Cuando no eres ni de aquí, ni de allí, tienes varias formas de ver tu situación en el mundo. Y a mí me gusta hacerlo desde el punto de vista de la fortuna. Porque siento que justo por esta circunstancia personal, tengo varios lugares en los que sentirme acogida, en los que encontrarme con gente que quiero, en donde disfrutar de sus costumbres, de sus rincones, de sus sabores…
Pero también es verdad que hay fechas que acentúan esta sensación, y ahora estamos a la vuelta de la esquina de experimentar una de ellas. Porque las Navidades siempre movilizan.

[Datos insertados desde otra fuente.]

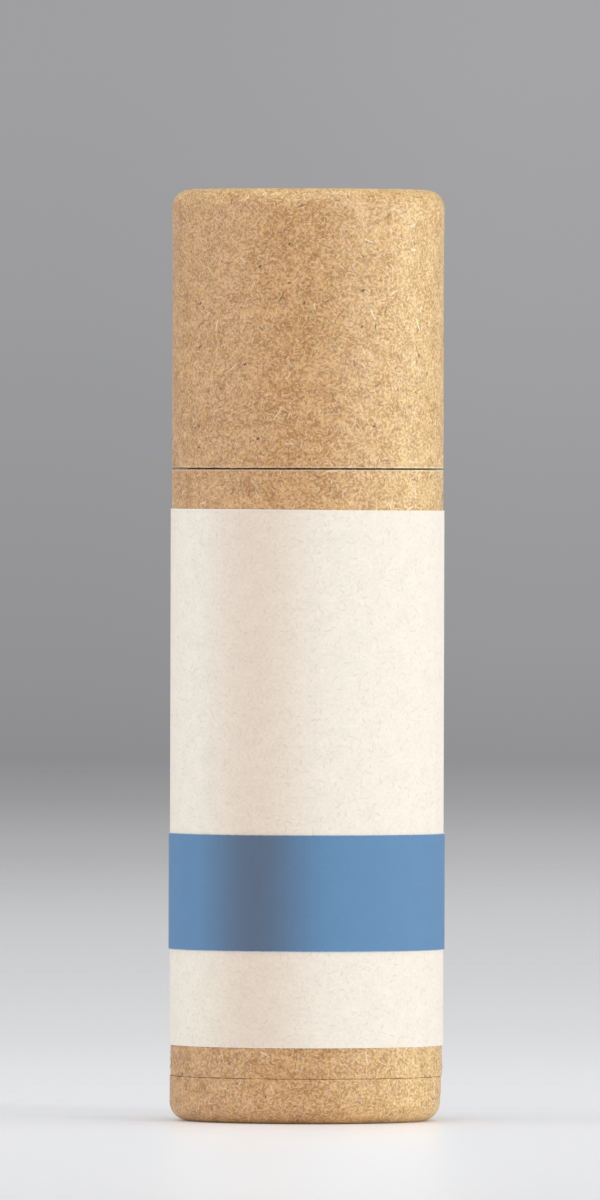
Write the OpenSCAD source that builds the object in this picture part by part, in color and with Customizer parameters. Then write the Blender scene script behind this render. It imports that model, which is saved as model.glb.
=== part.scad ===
// Lip balm stick: a twist-up stick of balm in a closed kraft paper tube with a pull-off cap.
// Origin at the centre of the foot, +Z up, the front of the label faces -Y. Millimetres.

/* [Paper tube] */
// Outer diameter of the paper tube
tube_d = 20; // [19:0.5:24]
// Height of the turn base, from the foot to its cut edge
base_h = 3.3; // [3.1:0.1:6]
// Gap between the turn base and the sleeve
base_seam = 0.06; // [0.04:0.02:0.3]
// Height of the sleeve's board
sleeve_h = 44.73; // [42:0.01:60]
// Gap between the boards of the sleeve and of the closed cap
cap_seam = 0.03; // [0.02:0.01:0.2]
// How far the kraft paper stands back from the rim of the board on both sides of that gap
rim_back = 0.06; // [0.02:0.01:0.2]
// Width of the bevel that wear and the cutter leave on those two rims
rim_bevel = 0.35; // [0.1:0.05:0.5]
// Height of the cap, from the rim of its board to its top
cap_h = 20.58; // [20:0.02:28]
// Outer radius of the cap's rolled edge
cap_edge_r = 1.3; // [0.8:0.1:1.5]
// Outer radius of the turn base's rolled edge
base_edge_r = 1.4; // [0.8:0.1:1.5]
// How far the rolled edge reaches in from the outside of the tube
curl_w = 2.2; // [2:0.1:3]
// Radius of the rolled edge on its inner side
curl_lip_r = 0.4; // [0.3:0.1:0.6]
// Depth of the end disc below the rim
curl_depth = 0.8; // [0.7:0.1:1.2]

/* [Paper and board] */
// Thickness of the kraft paper round the outside
kraft_t = 0.15; // [0.1:0.05:0.2]
// Thickness of the board in the wall of the cap and of the turn base
board_t = 0.73; // [0.6:0.01:0.9]
// Thickness of the pale paper inside the cap
liner_t = 0.1; // [0.08:0.01:0.15]
// Thickness of the board end discs
disc_t = 0.75; // [0.5:0.05:1]
// Thickness of the kraft facing on the end discs
facing_t = 0.15; // [0.1:0.05:0.25]
// Wall of the inner tube that forms the neck
neck_t = 0.6; // [0.5:0.05:0.8]
// Thickness of the glue between two layers
glue_t = 0.02; // [0.01:0.005:0.03]
// Width of the butt joint where the kraft paper meets itself
wrap_joint = 0.12; // [0.05:0.01:0.3]
// Direction of the paper joint on the sleeve, in degrees from +X
sleeve_joint_a = 112; // [0:1:359]
// Direction of the paper joint on the turn base, in degrees from +X
base_joint_a = 78; // [0:1:359]
// Direction of the paper joint on the cap, in degrees from +X
cap_joint_a = 64; // [0:1:359]
// Free height in the closed cap, between the mouth of the tube and the cap's end disc
cap_room = 1.1; // [0.5:0.1:4]
// Radial play between the neck and the cap
cap_play = 0.08; // [0.05:0.01:0.1]

/* [Label] */
// Thickness of the label
label_t = 0.08; // [0.06:0.01:0.12]
// Bare height of the sleeve below the label
label_foot = 2.24; // [1:0.05:4]
// Height of the label
label_h = 39.5; // [30:0.5:40]
// Width of the gap where the ends of the label meet at the back
label_joint = 1.2; // [0.5:0.1:3]
// Direction of that gap, in degrees from +X
label_joint_a = 101; // [0:1:359]
// Thickness of the coloured band
band_t = 0.07; // [0.05:0.01:0.1]
// Height of the band's lower edge above the label's lower edge
band_foot = 7.05; // [2:0.05:20]
// Height of the band
band_h = 8.6; // [4:0.1:12]
// Width of the gap where the ends of the band meet at the back
band_joint = 0.8; // [0.5:0.1:3]

/* [Guide tube] */
// Wall of the moulded guide tube
guide_t = 0.68; // [0.5:0.01:0.9]
// Thickness of its floor
floor_t = 1.2; // [1:0.1:1.6]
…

Desde que soy muy niña, estas fiestas las he vivido con mucha intensidad, y hasta ahora no ha habido nada que me haya hecho verlas de otra manera. Aunque sí que es cierto, que desde que Jorge y yo nos casamos, la chispa navideña ha decaído bastante, que no es nada terrible, sino más bien una cuestión de desencuentros conceptuales que hemos querido recuperar con la llegada de Teresa.
Con ella la Navidad empezó a ser diferente el año pasado. Fue la primera con árbol. Uno frondoso que a principios de diciembre conquistó nuestra terraza y allí estuvo hasta principios de enero.
Y la verdad es que cuando lo vi con sus luces, su tren en altura, su estrella y sus cajas de regalos, tuve por un momento una vuelta a mi infancia, a las sensaciones de bienestar, a las canciones al ritmo de mi guitarra, a la compañía de mis hermanos, a la cercanía de mis padres.
Y ahora que los adornos navideños vuelven a ocupar escaparates y tiendas allá donde mires, esas sensaciones regresan, y el árbol que en un par de semanas ocupará el mismo lugar que el de hace un año, seguro que volverá a regalarnos instantes para el recuerdo.
*En la foto el árbol de Navidad del año pasado.